───── COLLECTED MATERIAL
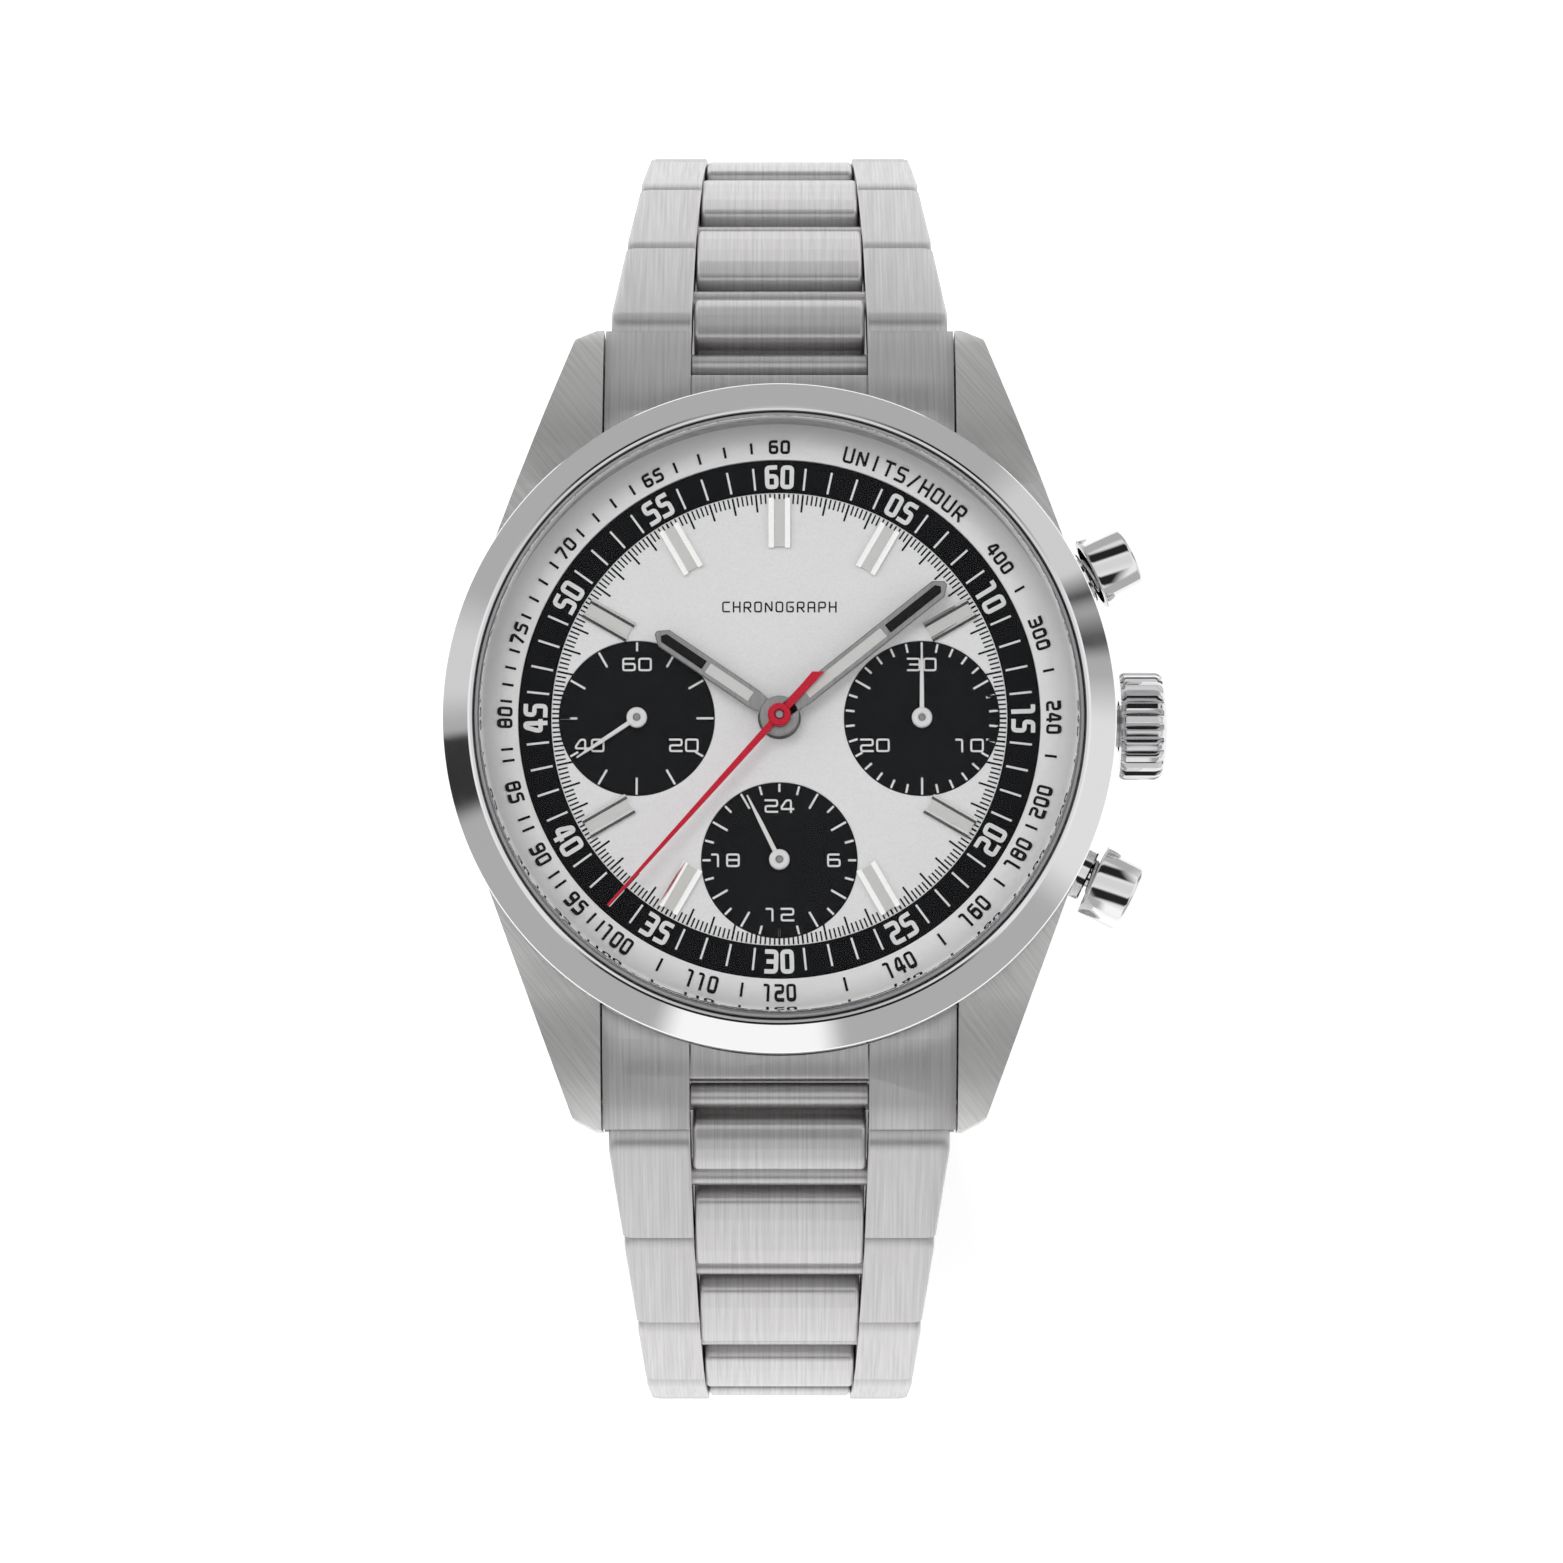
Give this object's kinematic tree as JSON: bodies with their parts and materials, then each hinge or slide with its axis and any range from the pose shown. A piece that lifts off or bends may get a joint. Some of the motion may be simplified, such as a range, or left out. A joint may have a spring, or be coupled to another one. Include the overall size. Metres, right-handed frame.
{
  "type": "chronograph wristwatch",
  "caption": "Round steel chronograph wristwatch with pushers, fluted crown, contrast dial rings, sub-dials and a tapering link bracelet with a fold-over clasp, closed as worn.",
  "frame": {"origin": "centre of the case back's flat outer face", "axes": "+Z out through the dial, +Y towards 12 o'clock, +X towards the crown at 3 o'clock"},
  "size_m": [0.0413, 0.077, 0.0588],
  "materials": {
    "brushed_steel": "brushed with polished edges",
    "polished_steel": "mirror polish",
    "sapphire_glass": "clear",
    "gasket_rubber": "matt",
    "silver_dial": "fine grained silver",
    "white_ring": "matt white",
    "hand_steel": "fine brushed",
    "red_lacquer": "satin lacquer",
    "white_lacquer": "satin lacquer",
    "nickel": "nickel plate",
    "gilt_brass": "gilt",
    "holder_plastic": "moulded"
  },
  "bodies": {
    "case": {"mid_case": "brushed_steel", "bezel": "polished_steel", "crystal": "sapphire_glass", "crystal_gasket": "gasket_rubber", "tachymeter_ring": "white_ring", "case_back": "brushed_steel", "case_back_glass": "sapphire_glass", "case_back_gasket": "gasket_rubber", "dial": "silver_dial", "crown_tube": "brushed_steel", "start_pusher_tube": "polished_steel", "start_pusher_spring": "nickel", "reset_pusher_tube": "polished_steel", "reset_pusher_spring": "nickel", "movement_holder": "holder_plastic", "main_plate": "nickel", "train_bridge": "nickel", "balance_cock": "nickel", "upper_end_link": "brushed_steel", "upper_spring_bar": "nickel", "lower_end_link": "brushed_steel", "lower_spring_bar": "nickel"},
    "hour_hand": {"hour_hand": "hand_steel"},
    "minute_hand": {"minute_hand": "hand_steel", "centre_wheel": "gilt_brass"},
    "running_seconds_hand": {"running_seconds_hand": "white_lacquer"},
    "hour24_hand": {"hour24_hand": "white_lacquer"},
    "chrono_seconds_hand": {"chrono_seconds_hand": "red_lacquer"},
    "minute_counter_hand": {"minute_counter_hand": "white_lacquer"},
    "mainspring_barrel": {"mainspring_barrel": "gilt_brass"},
    "escape_wheel": {"escape_wheel": "gilt_brass"},
    "pallet_fork": {"pallet_fork": "nickel"},
    "balance_wheel": {"balance_wheel": "gilt_brass"},
    "column_wheel": {"column_wheel": "nickel"},
    "setting_lever": {"setting_lever": "nickel"},
    "crown": {"crown": "polished_steel", "winding_stem": "nickel"},
    "start_pusher": {"start_pusher": "polished_steel"},
    "reset_pusher": {"reset_pusher": "polished_steel"},
    "clasp_inner_blade": {"clasp_inner_blade": "brushed_steel"},
    "clasp_outer_blade": {"clasp_outer_blade": "brushed_steel"},
    "clasp_cover": {"clasp_cover": "brushed_steel"},
    "clasp_button_right": {"clasp_button_right": "polished_steel"},
    "clasp_button_left": {"clasp_button_left": "polished_steel"},
    "upper_link_1": {"upper_link_1": "brushed_steel"},
    "upper_link_2": {"upper_link_2": "brushed_steel"},
    "upper_link_3": {"upper_link_3": "brushed_steel"},
    "upper_link_4": {"upper_link_4": "brushed_steel"},
    "upper_link_5": {"upper_link_5": "brushed_steel"},
    "upper_link_6": {"upper_link_6": "brushed_steel"},
    "upper_link_7": {"upper_link_7": "brushed_steel"},
    "upper_link_8": {"upper_link_8": "brushed_steel"},
    "lower_link_1": {"lower_link_1": "brushed_steel"},
    "lower_link_2": {"lower_link_2": "brushed_steel"},
    "lower_link_3": {"lower_link_3": "brushed_steel"},
    "lower_link_4": {"lower_link_4": "brushed_steel"},
    "lower_link_5": {"lower_link_5": "brushed_steel"},
    "lower_link_6": {"lower_link_6": "brushed_steel"},
    "lower_link_7": {"lower_link_7": "brushed_steel"},
    "lower_link_8": {"lower_link_8": "brushed_steel"}
  },
  "joints": [
    {"name": "minute_hand_turn", "type": "hinge", "parent": "case", "child": "minute_hand", "pos_m": [0, 0, 0.0096], "axis": [0, 0, -1], "continuous": true},
    {"name": "hour_hand_turn", "type": "hinge", "parent": "case", "child": "hour_hand", "pos_m": [0, 0, 0.0092], "axis": [0, 0, -1], "continuous": true},
    {"name": "running_seconds_turn", "type": "hinge", "parent": "case", "child": "running_seconds_hand", "pos_m": [-0.008, 0, 0.0087], "axis": [0, 0, -1], "continuous": true},
    {"name": "hour24_turn", "type": "hinge", "parent": "case", "child": "hour24_hand", "pos_m": [0, -0.008, 0.0087], "axis": [0, 0, -1], "continuous": true},
    {"name": "barrel_turn", "type": "hinge", "parent": "case", "child": "mainspring_barrel", "pos_m": [-0.0065, 0.0055, 0.0045], "axis": [0, 0, -1], "continuous": true},
    {"name": "chrono_seconds_turn", "type": "hinge", "parent": "case", "child": "chrono_seconds_hand", "pos_m": [0, 0, 0.0099], "axis": [0, 0, -1], "continuous": true},
    {"name": "minute_counter_turn", "type": "hinge", "parent": "case", "child": "minute_counter_hand", "pos_m": [0.008, 0, 0.0087], "axis": [0, 0, -1], "continuous": true},
    {"name": "escape_wheel_turn", "type": "hinge", "parent": "case", "child": "escape_wheel", "pos_m": [-0.0024, -0.0082, 0.0047], "axis": [0, 0, 1], "continuous": true},
    {"name": "column_wheel_turn", "type": "hinge", "parent": "case", "child": "column_wheel", "pos_m": [0.0075, 0.0065, 0.0045], "axis": [0, 0, 1], "continuous": true},
    {"name": "pallet_fork_rock", "type": "hinge", "parent": "case", "child": "pallet_fork", "pos_m": [0.001, -0.0076, 0.0043], "axis": [0, 0, 1], "range_deg": [-5, 5]},
    {"name": "balance_wheel_swing", "type": "hinge", "parent": "case", "child": "balance_wheel", "pos_m": [0.0055, -0.0065, 0.0038], "axis": [0, 0, 1], "range_deg": [-270, 270], "stiffness_Nm_per_rad": 0.000001},
    {"name": "crown_pull", "type": "slide", "parent": "case", "child": "setting_lever", "axis": [1, 0, 0], "range_m": [0, 0.001]},
    {"name": "crown_turn", "type": "hinge", "parent": "setting_lever", "child": "crown", "pos_m": [0, 0, 0.0052], "axis": [1, 0, 0], "continuous": true},
    {"name": "start_pusher_press", "type": "slide", "parent": "case", "child": "start_pusher", "axis": [-0.8988, -0.4384, 0], "range_m": [0, 0.0009], "stiffness_N_per_m": 1500, "springref_m": -0.0004},
    {"name": "reset_pusher_press", "type": "slide", "parent": "case", "child": "reset_pusher", "axis": [-0.8988, 0.4384, 0], "range_m": [0, 0.0009], "stiffness_N_per_m": 1500, "springref_m": -0.0004},
    {"name": "upper_hinge_1", "type": "hinge", "parent": "case", "child": "upper_link_1", "pos_m": [0, 0.0233, 0.0033], "axis": [1, 0, 0], "range_deg": [0, 43]},
    {"name": "upper_hinge_2", "type": "hinge", "parent": "upper_link_1", "child": "upper_link_2", "pos_m": [0, 0.02853, -0.00193], "axis": [1, 0, 0], "range_deg": [0, 6]},
    {"name": "upper_hinge_3", "type": "hinge", "parent": "upper_link_2", "child": "upper_link_3", "pos_m": [0, 0.03319, -0.00768], "axis": [1, 0, 0], "range_deg": [0, 15]},
    {"name": "upper_hinge_4", "type": "hinge", "parent": "upper_link_3", "child": "upper_link_4", "pos_m": [0, 0.0362, -0.01444], "axis": [1, 0, 0], "range_deg": [0, 18]},
    {"name": "upper_hinge_5", "type": "hinge", "parent": "upper_link_4", "child": "upper_link_5", "pos_m": [0, 0.03697, -0.0218], "axis": [1, 0, 0], "range_deg": [0, 18]},
    {"name": "upper_hinge_6", "type": "hinge", "parent": "upper_link_5", "child": "upper_link_6", "pos_m": [0, 0.03543, -0.02904], "axis": [1, 0, 0], "range_deg": [0, 18]},
    {"name": "upper_hinge_7", "type": "hinge", "parent": "upper_link_6", "child": "upper_link_7", "pos_m": [0, 0.03173, -0.03545], "axis": [1, 0, 0], "range_deg": [0, 18]},
    {"name": "upper_hinge_8", "type": "hinge", "parent": "upper_link_7", "child": "upper_link_8", "pos_m": [0, 0.02624, -0.0404], "axis": [1, 0, 0], "range_deg": [0, 18]},
    {"name": "lower_hinge_1", "type": "hinge", "parent": "case", "child": "lower_link_1", "pos_m": [0, -0.0233, 0.0033], "axis": [-1, 0, 0], "range_deg": [0, 43]},
    {"name": "lower_hinge_2", "type": "hinge", "parent": "lower_link_1", "child": "lower_link_2", "pos_m": [0, -0.02853, -0.00193], "axis": [-1, 0, 0], "range_deg": [0, 6]},
    {"name": "lower_hinge_3", "type": "hinge", "parent": "lower_link_2", "child": "lower_link_3", "pos_m": [0, -0.03319, -0.00768], "axis": [-1, 0, 0], "range_deg": [0, 15]},
    {"name": "lower_hinge_4", "type": "hinge", "parent": "lower_link_3", "child": "lower_link_4", "pos_m": [0, -0.0362, -0.01444], "axis": [-1, 0, 0], "range_deg": [0, 18]},
    {"name": "lower_hinge_5", "type": "hinge", "parent": "lower_link_4", "child": "lower_link_5", "pos_m": [0, -0.03697, -0.0218], "axis": [-1, 0, 0], "range_deg": [0, 18]},
    {"name": "lower_hinge_6", "type": "hinge", "parent": "lower_link_5", "child": "lower_link_6", "pos_m": [0, -0.03543, -0.02904], "axis": [-1, 0, 0], "range_deg": [0, 18]},
    {"name": "lower_hinge_7", "type": "hinge", "parent": "lower_link_6", "child": "lower_link_7", "pos_m": [0, -0.03173, -0.03545], "axis": [-1, 0, 0], "range_deg": [0, 18]},
    {"name": "lower_hinge_8", "type": "hinge", "parent": "lower_link_7", "child": "lower_link_8", "pos_m": [0, -0.02624, -0.0404], "axis": [-1, 0, 0], "range_deg": [0, 18]},
    {"name": "clasp_blade_hinge", "type": "hinge", "parent": "lower_link_8", "child": "clasp_inner_blade", "pos_m": [0, -0.01947, -0.04341], "axis": [-1, 0, 0], "range_deg": [0, 24]},
    {"name": "clasp_fold", "type": "hinge", "parent": "clasp_inner_blade", "child": "clasp_outer_blade", "pos_m": [0, 0.01727, -0.04311], "axis": [1, 0, 0], "range_deg": [0, 120]},
    {"name": "clasp_cover_pivot", "type": "hinge", "parent": "clasp_outer_blade", "child": "clasp_cover", "pos_m": [0, -0.01727, -0.04441], "axis": [1, 0, 0], "range_deg": [-120, 0]},
    {"name": "clasp_button_right_press", "type": "slide", "parent": "clasp_cover", "child": "clasp_button_right", "axis": [-1, 0, 0], "range_m": [0, 0.0007], "stiffness_N_per_m": 800, "springref_m": -0.0005},
    {"name": "clasp_button_left_press", "type": "slide", "parent": "clasp_cover", "child": "clasp_button_left", "axis": [1, 0, 0], "range_m": [0, 0.0007], "stiffness_N_per_m": 800, "springref_m": -0.0005}
  ],
  "couplings": [
    {"joint": "hour_hand_turn", "follows": "minute_hand_turn", "ratio": 0.083333},
    {"joint": "running_seconds_turn", "follows": "minute_hand_turn", "ratio": 60},
    {"joint": "hour24_turn", "follows": "minute_hand_turn", "ratio": 0.041667},
    {"joint": "barrel_turn", "follows": "minute_hand_turn", "ratio": -0.125},
    {"joint": "minute_counter_turn", "follows": "chrono_seconds_turn", "ratio": 0.033333},
    {"joint": "clasp_cover_pivot", "follows": "clasp_fold", "ratio": -1}
  ]
}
──────────
▸ **PROBLEM REQUIREMENTS**: From the listing above, copy every line that includes the word "bodies".

▸ **REPLY TO THE EXERCISE**:
Give this object's kinematic tree as JSON: bodies with their parts and materials, then each hinge or slide with its axis and any range from the pose shown. A piece that lifts off or bends may get a joint. Some of the motion may be simplified, such as a range, or left out. A joint may have a spring, or be coupled to another one. Include the overall size. Metres, right-handed frame.
  "bodies": {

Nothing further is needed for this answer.